Now we need to be careful and not read too much into these remarks. It is clear from the article as a whole that Welby has a generally positive view of the mass migration that is taking place and that his idea of addressing these legitimate concerns of people is to increase funding to programs upon which large scale migration places strains rather than doing something to stop the flow of migration.
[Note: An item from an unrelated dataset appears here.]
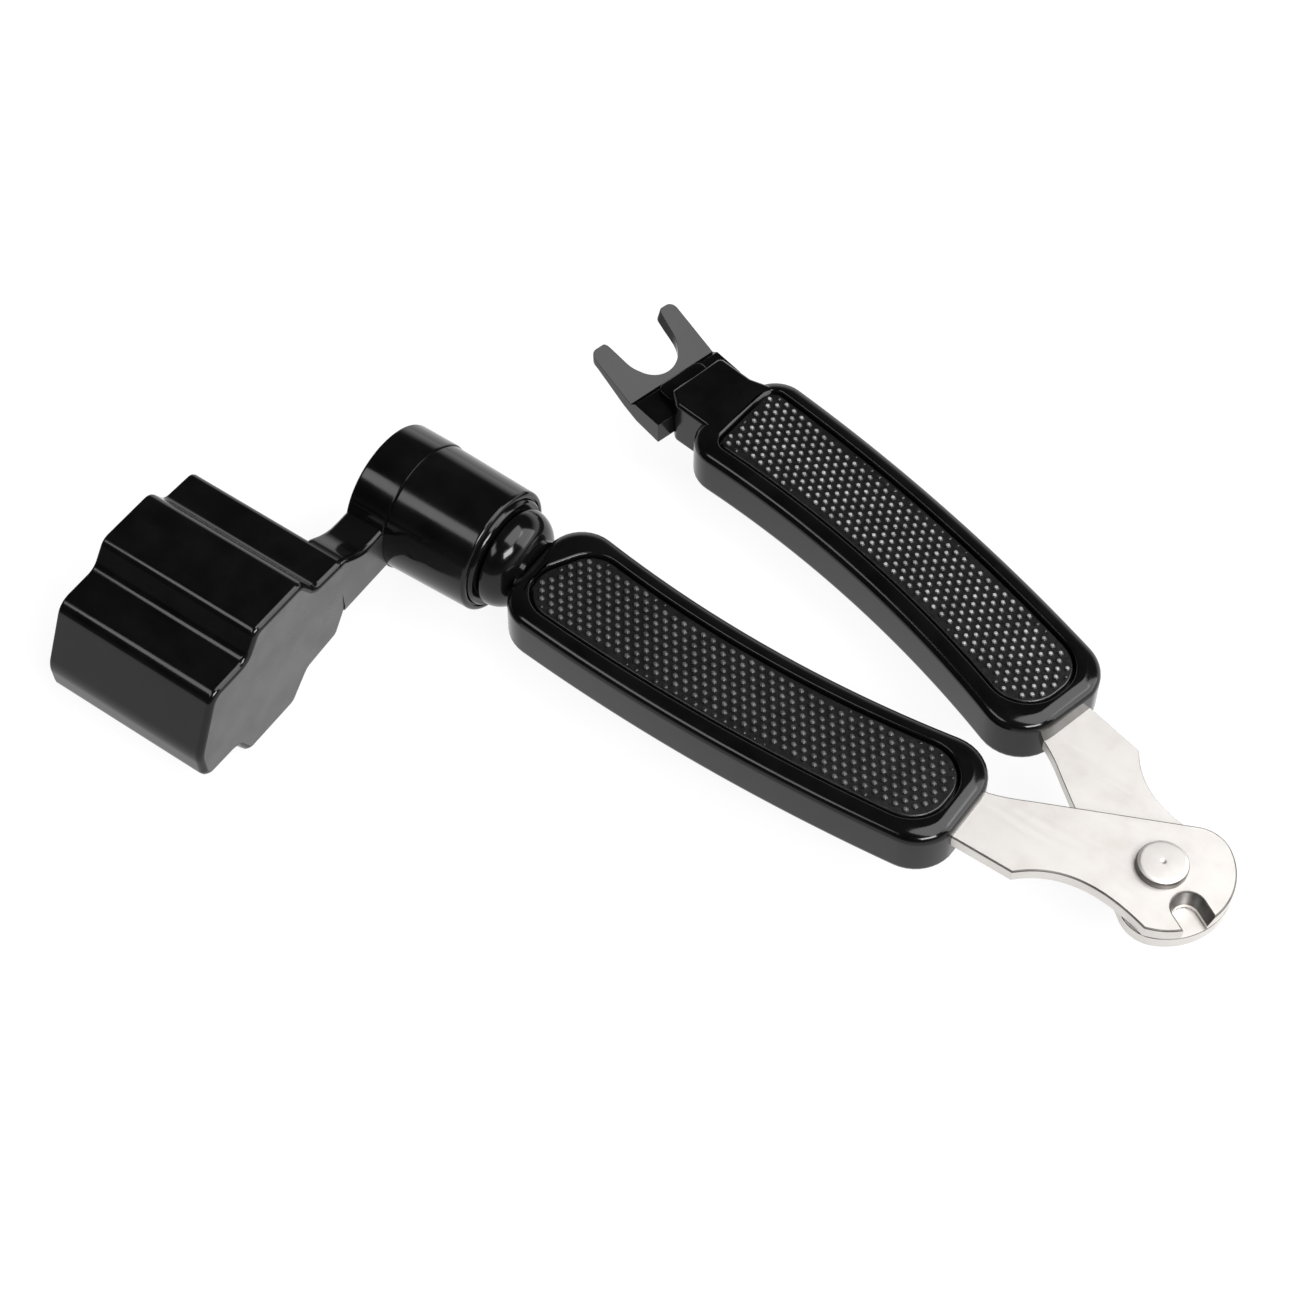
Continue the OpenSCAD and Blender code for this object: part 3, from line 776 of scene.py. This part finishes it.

It is, however, a step in the right direction for such a high-ranking prelate to accept the legitimacy of negative views of migration and to condemn the condemnation of such as racism. For the many who are sick and tired of hearing from the pulpit that racism is a far worse sin than all the Seven Deadly combined and that they are guilty of it for wanting the people they order coffee or lunch from, buy groceries from, and otherwise do business with in person or on the phone to speak the language of their country in an understandable manner, for wanting their government to select newcomers with the needs, interests, and security of the whole country in mind, for not wanting to overload the public services network with too many newcomers at one time, for wanting to pass their country on to their children and grandchildren, hopefully improved but substantially intact and untransformed from when they received it from their ancestors and for resenting government policies that go against all these wishes and which were enacted without their consultation, Welby’s words are a breath of fresh air. Hopefully, they are also an indication that we will be hearing less sanctimonious and self-righteous tripe and pious prattle about “the stranger” – which never in the Scriptures meant unassimilable migrants by the hordes of thousands or millions– and more truth, sanity, and good sense.
So kudos to the Archbishop of Canterbury. If only Canadian primate Fred Hiltz would take a page out of his book.